Wer Wüst näher kennt, klebt dem neuen Ministerpräsidenten einen von zwei Charakteren an: Der eine ist der des schneidigen Haudegens und Hobbyjägers, der einst mit dem jungen Nachwuchspolitiker Markus Söder zusammen über „modernen, bürgerlichen Konservatismus“ sinnierte, als Generalsekretär mit Aussagen von sich reden machte wie: „Warum sollen Arbeitslose nicht Spielplätze sauber halten, die häufig mit Hundekot, Glasscherben und Drogenspritzen verschmutzt sind?" und inzwischen allenfalls nach außen geläutert und gemäßigt ist. Die anderen glauben ihm einfach, wenn Wüst sagt, dass die Geburt seiner Tochter ihn an seine Verantwortung für die Zukunft des Landes erinnert habe. Dass er stolz sei auf sein Land, für das er als Verkehrsminister immerhin schon einiges tun konnte. Er holte deutlich mehr Bundesmittel für Straßen und Schienen ins Land als seine Vorgänger. Die Ausgaben für den Bahnverkehr und vor allem für Radwege hat er erhöht.

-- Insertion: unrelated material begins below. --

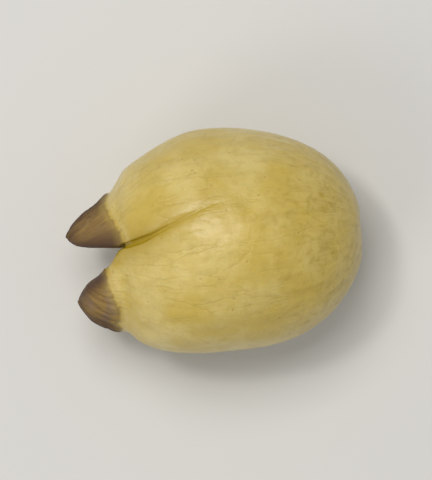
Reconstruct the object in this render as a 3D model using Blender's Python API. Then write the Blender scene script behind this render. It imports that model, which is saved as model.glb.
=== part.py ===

Sein Vorgänger Laschet nannte ihn deswegen „einen Macher“. Und machen muss er jetzt. Schon allein, weil ziemlich genau in 200 Tagen Landtagswahlen anstehen. Vergeigt er sie, wird er als Ministerpräsident in Düsseldorf mit der bis dahin kürzesten offiziellen Amtszeit in die Landesgeschichte eingehen. Gewinnt er, stehen ihm alle Türen offen. Vor allem die in Berlin.